>> Begin Record extracts
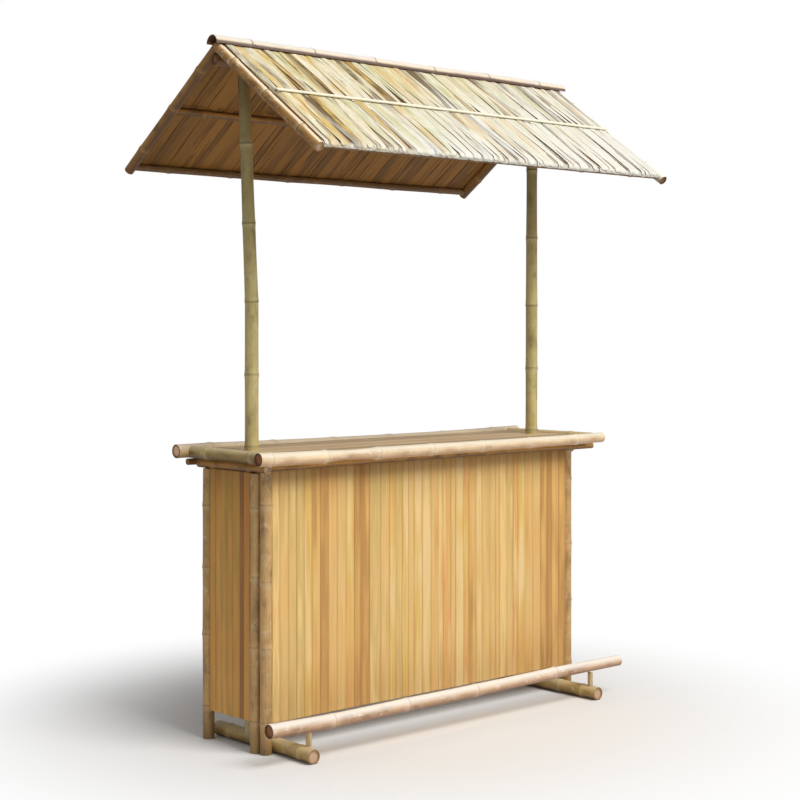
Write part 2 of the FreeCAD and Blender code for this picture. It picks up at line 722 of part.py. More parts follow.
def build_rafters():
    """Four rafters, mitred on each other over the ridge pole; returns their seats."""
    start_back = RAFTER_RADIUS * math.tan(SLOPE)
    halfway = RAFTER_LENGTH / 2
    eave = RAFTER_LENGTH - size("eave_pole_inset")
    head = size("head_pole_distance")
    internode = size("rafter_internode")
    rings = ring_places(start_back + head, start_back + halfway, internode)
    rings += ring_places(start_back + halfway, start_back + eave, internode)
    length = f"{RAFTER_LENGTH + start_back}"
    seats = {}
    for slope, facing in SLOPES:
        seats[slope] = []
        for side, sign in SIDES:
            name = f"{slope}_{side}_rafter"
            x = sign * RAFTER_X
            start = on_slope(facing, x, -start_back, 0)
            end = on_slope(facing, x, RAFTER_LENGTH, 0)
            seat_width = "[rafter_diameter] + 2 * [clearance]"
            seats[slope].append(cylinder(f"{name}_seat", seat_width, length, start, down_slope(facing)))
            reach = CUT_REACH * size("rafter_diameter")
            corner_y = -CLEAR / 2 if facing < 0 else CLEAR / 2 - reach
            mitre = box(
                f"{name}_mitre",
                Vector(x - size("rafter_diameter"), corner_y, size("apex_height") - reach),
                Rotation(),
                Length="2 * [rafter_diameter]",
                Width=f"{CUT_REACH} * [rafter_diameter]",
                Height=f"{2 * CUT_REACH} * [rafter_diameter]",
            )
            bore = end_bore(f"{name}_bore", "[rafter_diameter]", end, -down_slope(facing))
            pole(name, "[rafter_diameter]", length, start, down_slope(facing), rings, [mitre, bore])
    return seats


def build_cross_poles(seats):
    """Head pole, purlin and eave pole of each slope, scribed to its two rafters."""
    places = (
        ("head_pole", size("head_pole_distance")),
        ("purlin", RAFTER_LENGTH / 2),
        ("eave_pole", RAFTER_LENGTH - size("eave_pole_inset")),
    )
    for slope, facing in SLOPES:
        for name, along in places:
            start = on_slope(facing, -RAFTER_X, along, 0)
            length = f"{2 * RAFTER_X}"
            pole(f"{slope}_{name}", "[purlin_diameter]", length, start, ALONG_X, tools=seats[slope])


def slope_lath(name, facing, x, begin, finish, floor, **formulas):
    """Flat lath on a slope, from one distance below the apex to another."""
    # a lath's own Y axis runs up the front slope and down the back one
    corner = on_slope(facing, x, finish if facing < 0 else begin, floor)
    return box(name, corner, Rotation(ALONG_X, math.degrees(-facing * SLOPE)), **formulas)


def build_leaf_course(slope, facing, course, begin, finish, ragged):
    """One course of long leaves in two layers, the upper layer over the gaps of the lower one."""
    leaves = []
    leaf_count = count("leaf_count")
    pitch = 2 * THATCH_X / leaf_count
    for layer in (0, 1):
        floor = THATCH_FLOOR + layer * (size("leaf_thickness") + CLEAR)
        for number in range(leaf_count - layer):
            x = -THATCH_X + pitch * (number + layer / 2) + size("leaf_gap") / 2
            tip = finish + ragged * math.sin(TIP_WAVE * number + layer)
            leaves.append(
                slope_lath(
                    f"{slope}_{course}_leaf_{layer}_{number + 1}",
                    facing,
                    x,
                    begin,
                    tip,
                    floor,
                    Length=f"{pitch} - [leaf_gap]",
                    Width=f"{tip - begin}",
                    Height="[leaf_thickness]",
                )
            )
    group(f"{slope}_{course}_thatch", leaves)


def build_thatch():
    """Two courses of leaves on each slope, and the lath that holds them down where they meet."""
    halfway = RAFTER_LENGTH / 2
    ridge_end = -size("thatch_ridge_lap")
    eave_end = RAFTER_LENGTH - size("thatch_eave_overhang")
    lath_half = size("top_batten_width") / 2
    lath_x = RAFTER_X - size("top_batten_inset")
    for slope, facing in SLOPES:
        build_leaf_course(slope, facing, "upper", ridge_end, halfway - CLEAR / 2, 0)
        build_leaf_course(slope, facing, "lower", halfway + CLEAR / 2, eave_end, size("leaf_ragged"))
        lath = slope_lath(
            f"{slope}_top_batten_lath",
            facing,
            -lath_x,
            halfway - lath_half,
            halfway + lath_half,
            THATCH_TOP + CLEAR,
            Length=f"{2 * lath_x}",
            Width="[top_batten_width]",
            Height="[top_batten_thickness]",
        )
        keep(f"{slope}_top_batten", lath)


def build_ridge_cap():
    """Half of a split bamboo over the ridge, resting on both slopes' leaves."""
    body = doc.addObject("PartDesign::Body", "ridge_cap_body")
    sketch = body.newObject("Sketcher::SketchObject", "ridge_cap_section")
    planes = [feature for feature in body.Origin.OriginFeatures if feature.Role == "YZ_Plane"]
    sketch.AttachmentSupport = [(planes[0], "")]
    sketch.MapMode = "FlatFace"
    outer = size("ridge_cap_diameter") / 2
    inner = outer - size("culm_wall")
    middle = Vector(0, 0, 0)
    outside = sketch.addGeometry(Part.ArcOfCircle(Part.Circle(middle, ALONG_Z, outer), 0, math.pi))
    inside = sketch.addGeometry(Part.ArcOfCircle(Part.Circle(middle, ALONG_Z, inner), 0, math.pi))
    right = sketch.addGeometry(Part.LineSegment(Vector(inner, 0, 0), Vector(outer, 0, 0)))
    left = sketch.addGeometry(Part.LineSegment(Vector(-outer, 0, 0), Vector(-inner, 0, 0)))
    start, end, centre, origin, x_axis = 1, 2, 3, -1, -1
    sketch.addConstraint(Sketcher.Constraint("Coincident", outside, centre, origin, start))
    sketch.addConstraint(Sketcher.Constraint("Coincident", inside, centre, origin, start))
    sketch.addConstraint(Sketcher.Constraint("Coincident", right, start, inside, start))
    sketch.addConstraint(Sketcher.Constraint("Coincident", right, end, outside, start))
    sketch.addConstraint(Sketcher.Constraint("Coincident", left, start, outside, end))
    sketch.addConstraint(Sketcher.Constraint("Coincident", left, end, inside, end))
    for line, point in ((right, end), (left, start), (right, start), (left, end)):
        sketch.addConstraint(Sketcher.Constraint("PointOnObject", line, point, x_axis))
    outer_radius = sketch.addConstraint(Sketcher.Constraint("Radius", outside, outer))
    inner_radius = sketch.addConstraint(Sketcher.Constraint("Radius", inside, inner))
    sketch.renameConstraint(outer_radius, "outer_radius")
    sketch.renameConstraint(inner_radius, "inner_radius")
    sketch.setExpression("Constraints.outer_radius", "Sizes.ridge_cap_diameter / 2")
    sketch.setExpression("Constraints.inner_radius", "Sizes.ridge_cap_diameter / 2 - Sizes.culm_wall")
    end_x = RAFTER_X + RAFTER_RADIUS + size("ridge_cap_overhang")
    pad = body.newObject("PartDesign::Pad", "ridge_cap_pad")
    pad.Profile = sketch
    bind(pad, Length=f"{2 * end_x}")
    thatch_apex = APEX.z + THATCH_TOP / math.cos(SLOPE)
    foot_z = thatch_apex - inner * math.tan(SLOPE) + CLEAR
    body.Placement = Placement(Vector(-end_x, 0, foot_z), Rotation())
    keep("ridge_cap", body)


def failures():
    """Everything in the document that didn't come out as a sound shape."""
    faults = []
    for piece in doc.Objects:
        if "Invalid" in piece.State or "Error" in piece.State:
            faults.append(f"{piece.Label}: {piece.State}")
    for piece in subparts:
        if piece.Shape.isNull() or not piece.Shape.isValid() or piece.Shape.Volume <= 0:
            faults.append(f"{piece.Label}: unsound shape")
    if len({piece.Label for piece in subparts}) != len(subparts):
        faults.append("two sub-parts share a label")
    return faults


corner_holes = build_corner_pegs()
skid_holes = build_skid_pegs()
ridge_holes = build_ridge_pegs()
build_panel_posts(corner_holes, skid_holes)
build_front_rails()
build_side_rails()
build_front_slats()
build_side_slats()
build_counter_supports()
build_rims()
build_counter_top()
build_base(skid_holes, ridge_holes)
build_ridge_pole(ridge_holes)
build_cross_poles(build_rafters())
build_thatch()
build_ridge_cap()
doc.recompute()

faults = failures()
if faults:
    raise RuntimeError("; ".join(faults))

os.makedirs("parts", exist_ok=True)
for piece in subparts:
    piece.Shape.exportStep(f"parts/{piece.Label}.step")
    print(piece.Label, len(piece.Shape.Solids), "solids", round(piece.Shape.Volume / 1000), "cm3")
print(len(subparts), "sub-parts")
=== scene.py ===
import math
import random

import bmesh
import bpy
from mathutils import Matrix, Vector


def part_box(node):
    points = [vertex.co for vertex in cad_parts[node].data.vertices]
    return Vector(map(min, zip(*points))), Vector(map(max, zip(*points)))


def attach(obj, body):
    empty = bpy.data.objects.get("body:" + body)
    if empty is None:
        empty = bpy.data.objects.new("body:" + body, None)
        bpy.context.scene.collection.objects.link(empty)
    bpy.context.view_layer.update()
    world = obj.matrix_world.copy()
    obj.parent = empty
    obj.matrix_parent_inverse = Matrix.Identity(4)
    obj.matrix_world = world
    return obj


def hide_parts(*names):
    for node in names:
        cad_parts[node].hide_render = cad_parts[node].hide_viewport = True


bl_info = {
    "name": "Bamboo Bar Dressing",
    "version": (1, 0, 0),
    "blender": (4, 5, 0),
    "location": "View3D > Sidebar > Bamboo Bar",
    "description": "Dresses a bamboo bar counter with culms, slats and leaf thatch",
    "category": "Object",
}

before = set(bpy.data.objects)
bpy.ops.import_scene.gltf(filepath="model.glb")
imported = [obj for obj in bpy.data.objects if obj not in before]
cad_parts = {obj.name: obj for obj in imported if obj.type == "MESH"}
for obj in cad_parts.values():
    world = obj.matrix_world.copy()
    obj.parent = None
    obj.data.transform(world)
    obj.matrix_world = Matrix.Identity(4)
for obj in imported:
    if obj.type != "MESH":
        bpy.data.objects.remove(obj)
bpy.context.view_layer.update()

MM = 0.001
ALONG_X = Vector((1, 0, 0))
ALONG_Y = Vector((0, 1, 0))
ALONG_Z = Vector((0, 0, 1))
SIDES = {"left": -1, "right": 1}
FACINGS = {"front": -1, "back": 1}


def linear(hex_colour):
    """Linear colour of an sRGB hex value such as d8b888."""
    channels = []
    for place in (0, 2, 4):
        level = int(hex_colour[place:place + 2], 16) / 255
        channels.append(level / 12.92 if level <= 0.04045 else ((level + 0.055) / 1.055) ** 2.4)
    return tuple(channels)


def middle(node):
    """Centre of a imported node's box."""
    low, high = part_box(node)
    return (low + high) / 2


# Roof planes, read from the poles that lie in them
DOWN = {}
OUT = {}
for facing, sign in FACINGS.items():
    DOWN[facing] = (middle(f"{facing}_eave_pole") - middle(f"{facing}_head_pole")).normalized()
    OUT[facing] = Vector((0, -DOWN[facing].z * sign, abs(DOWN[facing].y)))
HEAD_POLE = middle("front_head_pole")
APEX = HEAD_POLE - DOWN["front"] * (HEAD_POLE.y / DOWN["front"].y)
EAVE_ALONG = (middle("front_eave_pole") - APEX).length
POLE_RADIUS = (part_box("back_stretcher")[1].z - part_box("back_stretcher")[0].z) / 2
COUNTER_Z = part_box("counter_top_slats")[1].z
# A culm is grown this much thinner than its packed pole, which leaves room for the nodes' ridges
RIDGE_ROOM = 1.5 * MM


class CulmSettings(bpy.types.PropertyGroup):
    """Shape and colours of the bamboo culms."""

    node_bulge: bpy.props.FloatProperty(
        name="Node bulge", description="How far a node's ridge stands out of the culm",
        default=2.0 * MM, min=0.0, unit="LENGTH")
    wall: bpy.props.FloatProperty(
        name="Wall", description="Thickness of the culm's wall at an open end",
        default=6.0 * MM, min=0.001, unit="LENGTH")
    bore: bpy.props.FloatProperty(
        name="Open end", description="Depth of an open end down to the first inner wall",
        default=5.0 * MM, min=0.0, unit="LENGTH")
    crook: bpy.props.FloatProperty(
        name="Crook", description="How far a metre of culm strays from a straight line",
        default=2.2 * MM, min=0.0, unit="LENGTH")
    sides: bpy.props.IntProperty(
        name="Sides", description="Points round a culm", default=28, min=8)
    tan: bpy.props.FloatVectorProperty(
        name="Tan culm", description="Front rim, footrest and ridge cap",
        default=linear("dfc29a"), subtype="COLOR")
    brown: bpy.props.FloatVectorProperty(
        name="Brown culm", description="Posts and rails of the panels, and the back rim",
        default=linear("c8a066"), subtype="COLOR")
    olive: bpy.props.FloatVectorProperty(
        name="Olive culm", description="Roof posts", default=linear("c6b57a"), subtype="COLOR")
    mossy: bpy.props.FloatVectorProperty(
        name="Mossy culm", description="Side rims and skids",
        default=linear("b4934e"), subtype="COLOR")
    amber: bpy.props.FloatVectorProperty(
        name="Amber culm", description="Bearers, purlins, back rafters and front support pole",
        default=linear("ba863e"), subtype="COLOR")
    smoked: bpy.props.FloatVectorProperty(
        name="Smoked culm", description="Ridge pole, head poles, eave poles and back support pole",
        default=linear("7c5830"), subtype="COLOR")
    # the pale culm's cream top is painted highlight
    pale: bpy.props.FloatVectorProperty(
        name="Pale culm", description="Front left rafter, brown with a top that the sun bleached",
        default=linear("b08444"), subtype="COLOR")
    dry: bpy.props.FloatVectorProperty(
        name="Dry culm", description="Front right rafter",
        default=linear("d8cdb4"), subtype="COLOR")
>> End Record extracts
>> Begin Record extracts
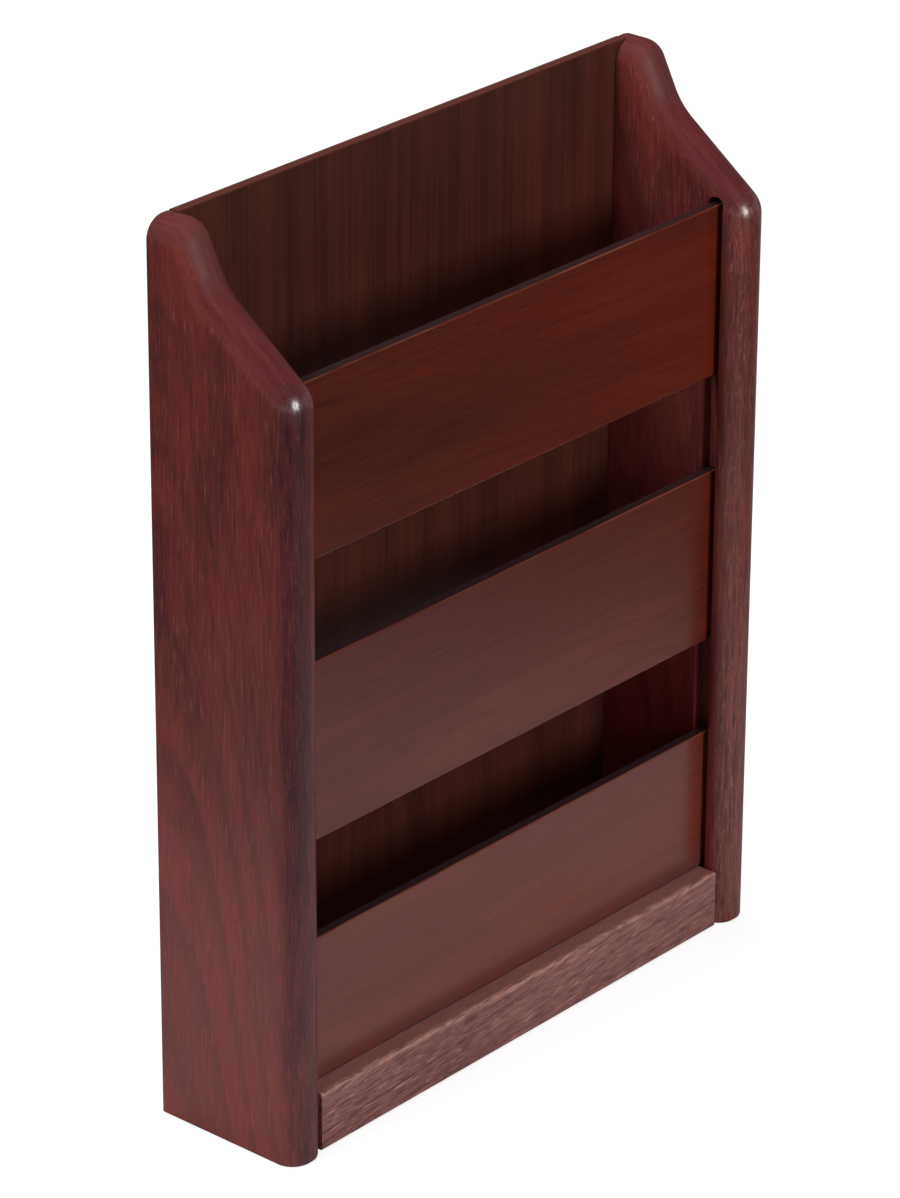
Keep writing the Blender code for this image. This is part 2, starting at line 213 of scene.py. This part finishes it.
>> End Record extracts
** Required work **
Extract, word for word, every line beginning with the one that holds "zip(*points))), Vector(map(max, zip(*points)))" and concluding with the one that holds "return (low + high) / 2". Include both of those lines.

** Response below **
    return Vector(map(min, zip(*points))), Vector(map(max, zip(*points)))


def attach(obj, body):
    empty = bpy.data.objects.get("body:" + body)
    if empty is None:
        empty = bpy.data.objects.new("body:" + body, None)
        bpy.context.scene.collection.objects.link(empty)
    bpy.context.view_layer.update()
    world = obj.matrix_world.copy()
    obj.parent = empty
    obj.matrix_parent_inverse = Matrix.Identity(4)
    obj.matrix_world = world
    return obj


def hide_parts(*names):
    for node in names:
        cad_parts[node].hide_render = cad_parts[node].hide_viewport = True


bl_info = {
    "name": "Bamboo Bar Dressing",
    "version": (1, 0, 0),
    "blender": (4, 5, 0),
    "location": "View3D > Sidebar > Bamboo Bar",
    "description": "Dresses a bamboo bar counter with culms, slats and leaf thatch",
    "category": "Object",
}

before = set(bpy.data.objects)
bpy.ops.import_scene.gltf(filepath="model.glb")
imported = [obj for obj in bpy.data.objects if obj not in before]
cad_parts = {obj.name: obj for obj in imported if obj.type == "MESH"}
for obj in cad_parts.values():
    world = obj.matrix_world.copy()
    obj.parent = None
    obj.data.transform(world)
    obj.matrix_world = Matrix.Identity(4)
for obj in imported:
    if obj.type != "MESH":
        bpy.data.objects.remove(obj)
bpy.context.view_layer.update()

MM = 0.001
ALONG_X = Vector((1, 0, 0))
ALONG_Y = Vector((0, 1, 0))
ALONG_Z = Vector((0, 0, 1))
SIDES = {"left": -1, "right": 1}
FACINGS = {"front": -1, "back": 1}


def linear(hex_colour):
    """Linear colour of an sRGB hex value such as d8b888."""
    channels = []
    for place in (0, 2, 4):
        level = int(hex_colour[place:place + 2], 16) / 255
        channels.append(level / 12.92 if level <= 0.04045 else ((level + 0.055) / 1.055) ** 2.4)
    return tuple(channels)


def middle(node):
    """Centre of a imported node's box."""
    low, high = part_box(node)
    return (low + high) / 2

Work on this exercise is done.